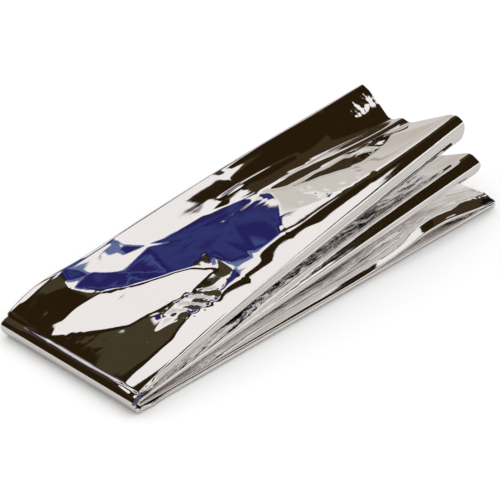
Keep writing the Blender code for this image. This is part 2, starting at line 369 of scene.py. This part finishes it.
def facet_rise(x, y):
    """The height that the facets add to the panel over each point of the plan."""
    corners = [Vector((knuckle.x, knuckle.y)) for knuckle in KNUCKLES]
    creases = [(index, index + 1) for index in range(len(KNUCKLES) - 1)
               if KNUCKLES[index].chain == KNUCKLES[index + 1].chain]
    placed, _, faces, sources, _, _ = delaunay_2d_cdt(corners, creases, [], 0, MERGED_BELOW)
    rises = [np.mean([KNUCKLES[source].rise for source in group]) for group in sources]
    rise = np.zeros(x.shape)
    for a, b, c in faces:
        (ax, ay), (bx, by), (cx, cy) = placed[a], placed[b], placed[c]
        area = (bx - ax) * (cy - ay) - (cx - ax) * (by - ay)
        to_b = ((x - ax) * (cy - ay) - (cx - ax) * (y - ay)) / area
        to_c = ((bx - ax) * (y - ay) - (x - ax) * (by - ay)) / area
        inside = (to_b >= 0) & (to_c >= 0) & (to_b + to_c <= 1)
        height = rises[a] + to_b * (rises[b] - rises[a]) + to_c * (rises[c] - rises[a])
        rise = np.where(inside, height, rise)
    return rise


def softened(field, passes):
    """The field with its creases rounded off, more with each pass."""
    for _ in range(passes):
        field[1:-1] = (field[:-2] + 2 * field[1:-1] + field[2:]) / 4
        field[:, 1:-1] = (field[:, :-2] + 2 * field[:, 1:-1] + field[:, 2:]) / 4
    return field


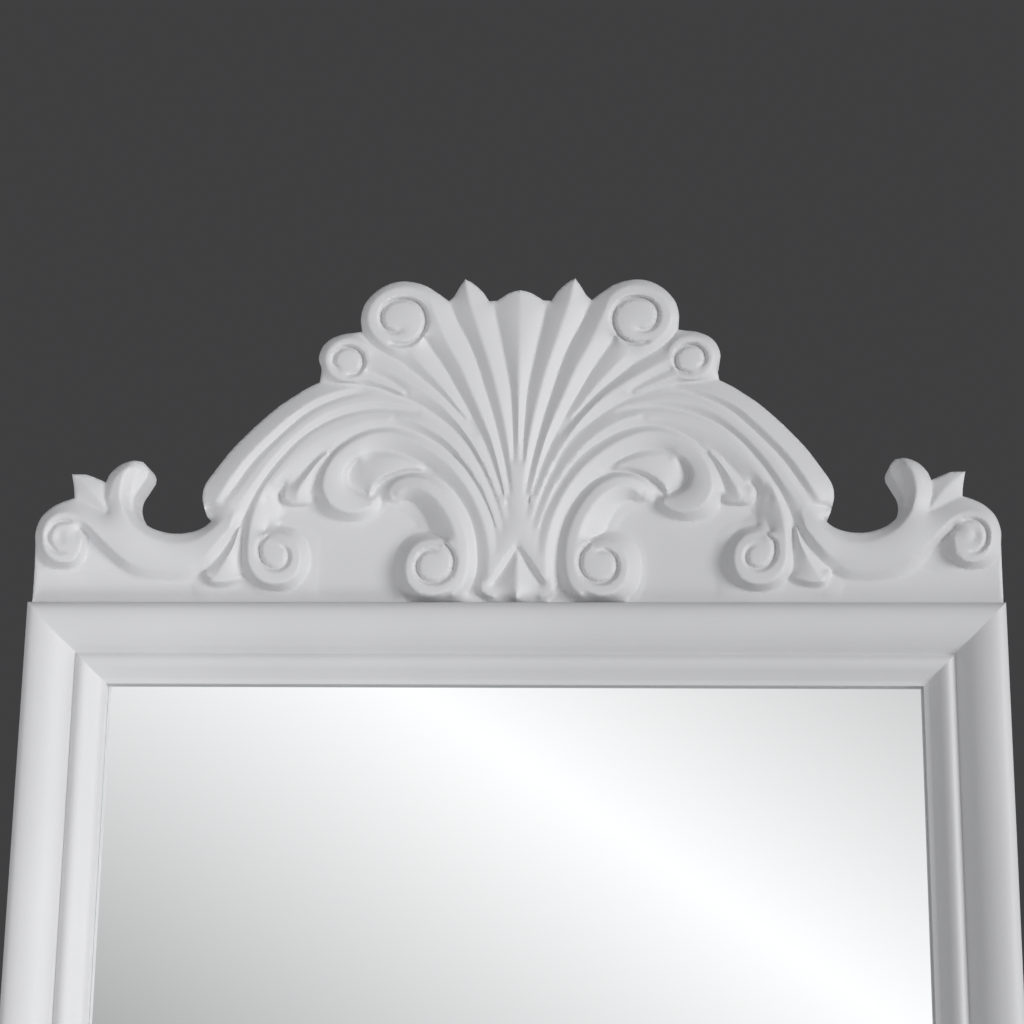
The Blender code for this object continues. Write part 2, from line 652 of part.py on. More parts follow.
def stretcher(posts_made, white, steel, plastic):
    """The rail between the posts, its bolts and their caps."""
    end = POST_INNER - GAP
    low, high = STRETCHER_Z - STRETCHER_HEIGHT / 2, STRETCHER_Z + STRETCHER_HEIGHT / 2
    right_half = (
        (0, low + STRETCHER_RISE), (0.08, low + 0.7 * STRETCHER_RISE), (0.15, low), (end, low), (end, high),
    )  # fmt: skip
    outline = [*right_half, *[(-x, z) for x, z in right_half[:0:-1]]]
    rail = extruded("stretcher", outline, "Y", -STRETCHER_DEPTH / 2, STRETCHER_DEPTH / 2, white)
    bolt_radius, head_radius, recess_depth, bite = 0.003, 0.005, 0.010, 0.028
    recess = POST_OUTER - recess_depth
    for side, sign in SIDES:
        centre = (0, 0, STRETCHER_Z)
        post = posts_made[side]
        through = (sign * (POST_INNER - 0.01), sign * (POST_OUTER + 0.01))
        drill(post, "X", centre, bolt_radius + GAP, *through, 12)
        drill(post, "X", centre, head_radius + 0.0006, sign * recess, sign * (POST_OUTER + 0.01), 12)
        drill(rail, "X", centre, bolt_radius + GAP, sign * (end - bite - 0.001), sign * (end + 0.01), 12)
        head = recess + GAP
        profile = [
            (end - bite, bolt_radius), (head, bolt_radius), (head, head_radius), (head + 0.005, head_radius),
        ]  # fmt: skip
        turned(f"stretcher_bolt_{side}", "X", centre, [(sign * x, r) for x, r in profile], steel, 12)
        cap = ((-0.003, 0.0048), (0, 0.0048), (0, 0.0075), (0.0014, 0.0068), (0.002, 0.0045))
        shape = [(sign * (POST_OUTER + GAP + distance), radius) for distance, radius in cap]
        turned(f"bolt_cap_{side}", "X", centre, shape, plastic, 16)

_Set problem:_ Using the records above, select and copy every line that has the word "Blender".

_Correct result:_
Keep writing the Blender code for this image. This is part 2, starting at line 369 of scene.py. This part finishes it.
The Blender code for this object continues. Write part 2, from line 652 of part.py on. More parts follow.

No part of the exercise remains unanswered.